Actually, it’s quite problematic when a boss is the only one making decisions because it assumes they are always right. But are they? Probably not. In fact, some might feel their boss struggles to make good decisions a majority of the time.
But accuracy isn’t the point because most people in charge are generally open to suggestions, observations, and feedback when handled professionally. The problem, however, is that lots of employees get trapped into a “that’s-their-job-and-this-is-mine” mentality – sometimes out of fear, but also out of apathy.
So here are six tips for turning the tables and helping the leader lead.
Read the Situation
Is today the best day to approach the boss about a problem that needs to be fixed when they just got chewed out by a patient or the office computer system went down for the third time in three days? Or maybe they are having some problems at home with a child or spouse, or their health is a little under the weather. There’s a timing associated with bottom-up leadership that has to be right or the boss will be defensive or see it as less consequential to their bigger issues.
Differentiate the Problem from Them
No one wants to feel attacked or that this problem defines them as a boss. There’s often a separation between the problem that needs to be addressed and them as a boss overall. It’s important that they understand that this is what is driving the discussion so they don’t feel as threatened and push back or act dismissive.
Start the conversation with some praise – something they do or handled well. Then, introduce the problem. Here’s an example: “I want to talk with you about something important, but first, you should know I feel comfortable sharing it with you because you are the kind of boss who is open-minded and receptive to feedback, so I know we can discuss it and find a solution.”

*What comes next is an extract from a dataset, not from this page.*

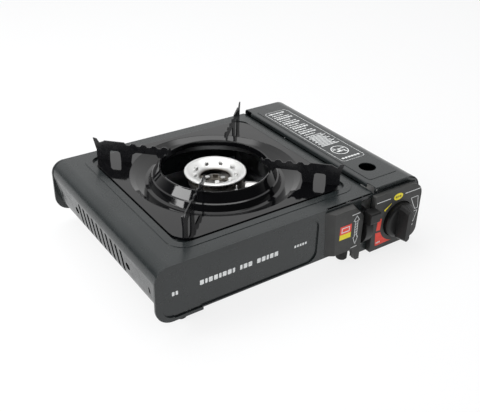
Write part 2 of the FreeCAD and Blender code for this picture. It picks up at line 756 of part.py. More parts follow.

The boss is still the boss – even when feedback is warranted – so it’s important to show respect. When it’s time to engage them in a difficult conversation, get their permission. Lead off with something like this: “Could I bend your ear for a minute?” or “Would it be okay if we talked about yesterday’s situation with Mrs. Jones?”
Focus on the Big Picture
Small business employers are accustomed to dealing with micro problems – it’s not often when an employee communicates the bigger picture that this small problem represents. Yet, it’s far more powerful when a boss is given some context to little issues. Discussing the bigger picture helps communicate a concern for a solution and not just whining about the problem.
Assume the Positive
If it were possible to see inside the boss’ head or see things from their perspective, otherwise bad decisions might not look so bad. Since it’s not possible to know all the intentions of an employer, one good piece of advice is to assume the best until proven otherwise. That doesn’t mean ignore it, but it does facilitate a launch to the discussion that gives them the benefit of the doubt and the space to explain their actions or intentions.
Commitment to Patient AND Employer
Finally, one of the great things about dentistry is the concern for patients as people. So, when things aren’t quite right in the practice – keep in mind, that it’s the customer who matters most and practitioners have a moral obligation to ensure they are receiving the best care possible. If that’s the intent behind decisions then employee flexibility is important. If that somehow gets lost in the decisions being made, then have the courage to bring it forward and make a case as to why.